Where it gets complicated is that he proposed on our one-year anniversary. I told him that I thought it was too soon and that I wanted to resolve any and all trust issues before committing to marriage. Needless to say he was hurt, but he said that he would get over it and would ask me again in a year. My question: Is it possible that I have done irreparable damage to this relationship? Should I have said yes (as I do see myself marrying him someday)?
Did I Make A Mistake
My response after the jump...
Seeing as how something as trivial as an ill-considered comment or an unexpected facial can do irreparable harm to a relationship, DIMAM, it stands to reason that something as major as a declined marriage proposal can do lasting harm.
I'm not saying that you necessarily fucked things up irreparably—it's a good thing that you take marriage seriously enough not to want to rush into it—but if you do see yourself marrying this man one day, you might want to go back and say yes.

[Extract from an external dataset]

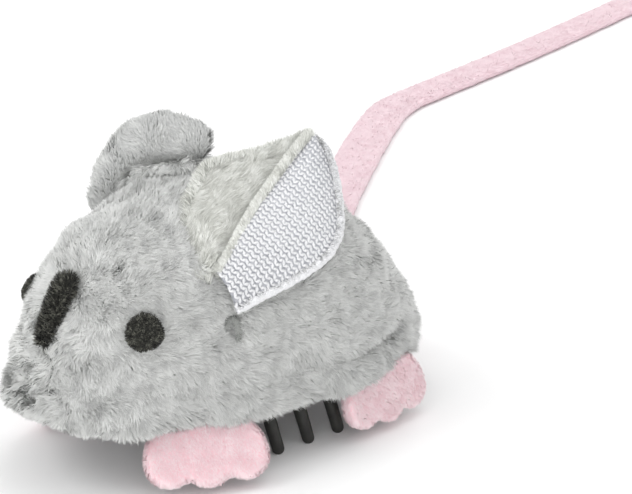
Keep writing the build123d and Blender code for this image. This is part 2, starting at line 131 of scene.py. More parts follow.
def fibres(name, P, N, F, length, lean, width, mats, seed, clump=0.5, per_clump=10, wild=0.22,
           droop=0.0, sink=0.3, shade_wave=2.6, root_shade=True, chunk=60000, body="mouse", soft=0.75,
           tone_add=0.0):
    """Pile: one tapering, bending strand of real mesh at each root. Lengths in millimetres.
    mats runs from the darkest shade to the lightest."""
    r = np.random.default_rng(seed)
    n = len(P)
    L = np.broadcast_to(np.asarray(length, float), (n,)) * r.uniform(0.72, 1.12, n)
    ln = np.broadcast_to(np.asarray(lean, float), (n,))
    wd = np.broadcast_to(np.asarray(width, float), (n,)) * r.uniform(0.75, 1.25, n)
    jit = tangent(r.normal(size=(n, 3)), N) * (wild * np.abs(r.normal(size=(n, 1))))
    Fj = F + jit
    down = np.array([0.0, 0.0, -1.0])
    d0 = norm(N * (1 - 0.55 * ln)[:, None] + Fj * (0.55 * ln)[:, None])
    d1 = norm(N * (1 - ln)[:, None] + Fj * ln[:, None] + down * droop * 0.5)
    d2 = norm(N * (1 - 1.12 * ln)[:, None] + Fj * (1.12 * ln)[:, None] + down * droop)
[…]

Accepting a marriage proposal, DIMAM (and all the other gays and lesbians confronting this issue now, thanks to California), only means you're engaged. An engagement doesn't obligate you to follow through with the wedding; it's going steady on steroids. It does obligate you to move toward marriage in good faith, and to work on "any and all" issues that can be resolved and keep your eyes peeled for deal-breaking issues that can't. But that's all.